Start of Raw records

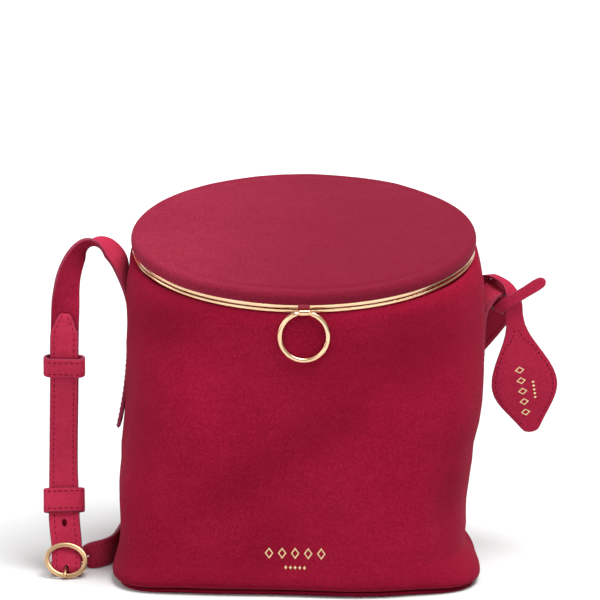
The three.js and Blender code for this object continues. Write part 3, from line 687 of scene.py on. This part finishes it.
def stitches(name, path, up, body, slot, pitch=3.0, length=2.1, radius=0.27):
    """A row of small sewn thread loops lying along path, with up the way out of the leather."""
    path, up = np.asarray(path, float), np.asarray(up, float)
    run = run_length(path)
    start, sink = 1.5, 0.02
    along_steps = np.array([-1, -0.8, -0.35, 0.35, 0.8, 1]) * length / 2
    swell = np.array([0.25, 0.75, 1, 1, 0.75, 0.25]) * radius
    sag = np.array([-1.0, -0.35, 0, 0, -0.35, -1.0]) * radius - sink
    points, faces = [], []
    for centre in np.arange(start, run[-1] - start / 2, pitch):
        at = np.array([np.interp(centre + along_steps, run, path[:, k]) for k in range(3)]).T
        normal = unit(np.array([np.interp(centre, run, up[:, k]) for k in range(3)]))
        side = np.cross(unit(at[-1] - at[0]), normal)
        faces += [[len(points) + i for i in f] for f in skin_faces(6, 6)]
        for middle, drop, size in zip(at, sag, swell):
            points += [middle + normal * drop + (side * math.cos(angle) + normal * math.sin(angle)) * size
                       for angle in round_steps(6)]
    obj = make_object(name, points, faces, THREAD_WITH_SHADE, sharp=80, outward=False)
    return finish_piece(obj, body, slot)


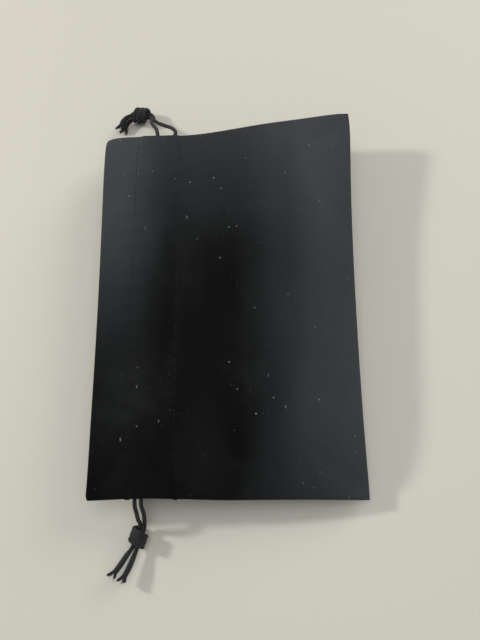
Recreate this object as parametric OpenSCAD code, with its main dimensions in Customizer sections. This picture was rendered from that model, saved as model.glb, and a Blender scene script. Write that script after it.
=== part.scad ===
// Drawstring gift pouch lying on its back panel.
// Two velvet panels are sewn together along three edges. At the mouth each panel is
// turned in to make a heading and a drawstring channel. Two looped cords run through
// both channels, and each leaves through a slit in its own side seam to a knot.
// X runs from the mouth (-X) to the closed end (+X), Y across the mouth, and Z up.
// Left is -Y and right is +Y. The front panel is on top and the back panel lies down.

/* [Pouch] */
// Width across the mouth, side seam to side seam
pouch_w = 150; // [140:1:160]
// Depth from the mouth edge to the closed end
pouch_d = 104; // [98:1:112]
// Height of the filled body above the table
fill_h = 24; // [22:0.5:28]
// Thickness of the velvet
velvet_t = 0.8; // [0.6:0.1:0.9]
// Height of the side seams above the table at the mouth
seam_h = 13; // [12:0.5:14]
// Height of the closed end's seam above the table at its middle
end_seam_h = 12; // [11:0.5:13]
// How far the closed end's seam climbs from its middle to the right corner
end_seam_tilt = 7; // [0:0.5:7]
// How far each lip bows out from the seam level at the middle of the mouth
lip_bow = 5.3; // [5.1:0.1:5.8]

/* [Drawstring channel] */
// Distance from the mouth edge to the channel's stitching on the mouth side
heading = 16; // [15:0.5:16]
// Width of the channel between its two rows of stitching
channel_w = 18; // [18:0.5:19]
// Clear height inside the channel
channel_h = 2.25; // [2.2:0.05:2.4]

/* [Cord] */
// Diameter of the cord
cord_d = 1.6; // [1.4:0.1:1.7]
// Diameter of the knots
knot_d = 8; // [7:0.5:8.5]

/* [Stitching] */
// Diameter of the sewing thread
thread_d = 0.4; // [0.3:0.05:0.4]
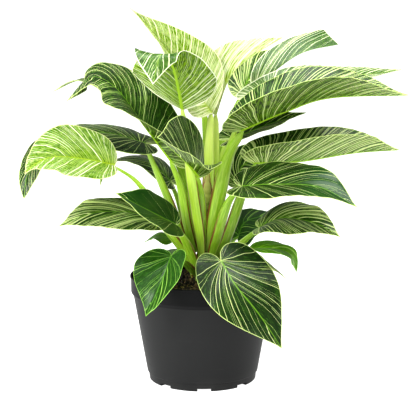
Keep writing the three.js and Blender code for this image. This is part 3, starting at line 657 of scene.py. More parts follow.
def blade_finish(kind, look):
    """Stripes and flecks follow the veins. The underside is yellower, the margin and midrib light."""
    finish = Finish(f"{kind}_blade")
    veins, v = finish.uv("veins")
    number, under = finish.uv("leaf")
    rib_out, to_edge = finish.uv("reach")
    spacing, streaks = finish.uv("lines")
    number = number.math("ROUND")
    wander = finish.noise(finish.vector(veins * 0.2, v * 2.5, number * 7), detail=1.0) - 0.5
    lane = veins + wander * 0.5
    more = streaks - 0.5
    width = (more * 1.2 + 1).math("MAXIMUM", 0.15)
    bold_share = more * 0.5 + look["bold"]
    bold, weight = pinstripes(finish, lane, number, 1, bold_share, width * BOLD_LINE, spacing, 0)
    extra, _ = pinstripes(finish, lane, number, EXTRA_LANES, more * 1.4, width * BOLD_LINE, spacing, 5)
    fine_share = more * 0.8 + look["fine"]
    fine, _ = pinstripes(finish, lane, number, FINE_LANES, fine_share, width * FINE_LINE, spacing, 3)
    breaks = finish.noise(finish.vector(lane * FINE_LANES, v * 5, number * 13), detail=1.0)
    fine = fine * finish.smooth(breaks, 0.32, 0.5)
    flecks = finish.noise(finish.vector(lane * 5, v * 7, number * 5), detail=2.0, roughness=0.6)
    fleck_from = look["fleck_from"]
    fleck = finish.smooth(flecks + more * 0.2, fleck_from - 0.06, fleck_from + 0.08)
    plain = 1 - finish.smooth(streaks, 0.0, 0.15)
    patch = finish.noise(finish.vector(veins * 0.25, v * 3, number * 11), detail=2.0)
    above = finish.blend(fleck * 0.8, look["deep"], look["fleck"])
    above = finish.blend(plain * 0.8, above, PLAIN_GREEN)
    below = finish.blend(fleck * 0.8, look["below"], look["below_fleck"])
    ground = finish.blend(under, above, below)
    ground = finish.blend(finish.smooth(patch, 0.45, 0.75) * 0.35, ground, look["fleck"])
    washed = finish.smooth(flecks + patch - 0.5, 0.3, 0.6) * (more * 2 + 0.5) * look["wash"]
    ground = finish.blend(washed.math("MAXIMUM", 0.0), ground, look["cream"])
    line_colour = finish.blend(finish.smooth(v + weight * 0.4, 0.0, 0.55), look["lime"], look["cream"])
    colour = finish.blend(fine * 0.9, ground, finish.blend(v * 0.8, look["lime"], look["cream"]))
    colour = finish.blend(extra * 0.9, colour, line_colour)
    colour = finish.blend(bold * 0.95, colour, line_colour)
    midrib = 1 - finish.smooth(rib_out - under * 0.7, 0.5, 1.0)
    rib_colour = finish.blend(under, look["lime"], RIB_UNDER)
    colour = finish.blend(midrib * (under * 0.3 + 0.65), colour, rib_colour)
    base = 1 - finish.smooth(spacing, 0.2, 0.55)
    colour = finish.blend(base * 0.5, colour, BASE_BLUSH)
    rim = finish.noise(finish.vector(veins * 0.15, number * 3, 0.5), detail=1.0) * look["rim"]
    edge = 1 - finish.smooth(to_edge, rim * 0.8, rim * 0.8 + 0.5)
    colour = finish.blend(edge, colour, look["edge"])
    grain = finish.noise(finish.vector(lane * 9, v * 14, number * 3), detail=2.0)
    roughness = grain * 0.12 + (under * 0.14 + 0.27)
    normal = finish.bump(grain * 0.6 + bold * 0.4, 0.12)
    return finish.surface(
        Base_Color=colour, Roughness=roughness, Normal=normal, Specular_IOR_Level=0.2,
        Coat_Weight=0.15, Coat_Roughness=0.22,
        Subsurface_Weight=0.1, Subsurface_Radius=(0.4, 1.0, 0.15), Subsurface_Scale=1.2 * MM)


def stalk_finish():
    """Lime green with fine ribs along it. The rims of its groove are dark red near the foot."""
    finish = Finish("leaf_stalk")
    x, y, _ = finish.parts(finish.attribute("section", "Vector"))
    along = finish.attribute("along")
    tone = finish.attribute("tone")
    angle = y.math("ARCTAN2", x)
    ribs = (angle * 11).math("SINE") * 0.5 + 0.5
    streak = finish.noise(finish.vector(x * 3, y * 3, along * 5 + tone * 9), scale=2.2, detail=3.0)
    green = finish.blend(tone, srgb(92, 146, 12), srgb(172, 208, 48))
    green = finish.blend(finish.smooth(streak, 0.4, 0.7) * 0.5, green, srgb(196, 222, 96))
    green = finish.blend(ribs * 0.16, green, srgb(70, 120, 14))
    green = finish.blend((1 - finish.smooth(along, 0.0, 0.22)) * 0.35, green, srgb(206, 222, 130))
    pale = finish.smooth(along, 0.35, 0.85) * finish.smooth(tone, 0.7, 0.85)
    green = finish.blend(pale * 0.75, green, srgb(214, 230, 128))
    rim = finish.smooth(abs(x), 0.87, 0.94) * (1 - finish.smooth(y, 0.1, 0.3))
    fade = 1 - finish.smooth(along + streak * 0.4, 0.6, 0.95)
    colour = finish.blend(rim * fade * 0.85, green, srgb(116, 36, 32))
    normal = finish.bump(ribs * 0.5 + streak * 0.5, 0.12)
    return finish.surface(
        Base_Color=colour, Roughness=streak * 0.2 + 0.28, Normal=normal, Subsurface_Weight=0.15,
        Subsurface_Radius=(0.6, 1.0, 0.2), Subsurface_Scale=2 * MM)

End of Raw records

**Problem description:** For the data above, state only how many lines include the word "follow".

**Answer:** 2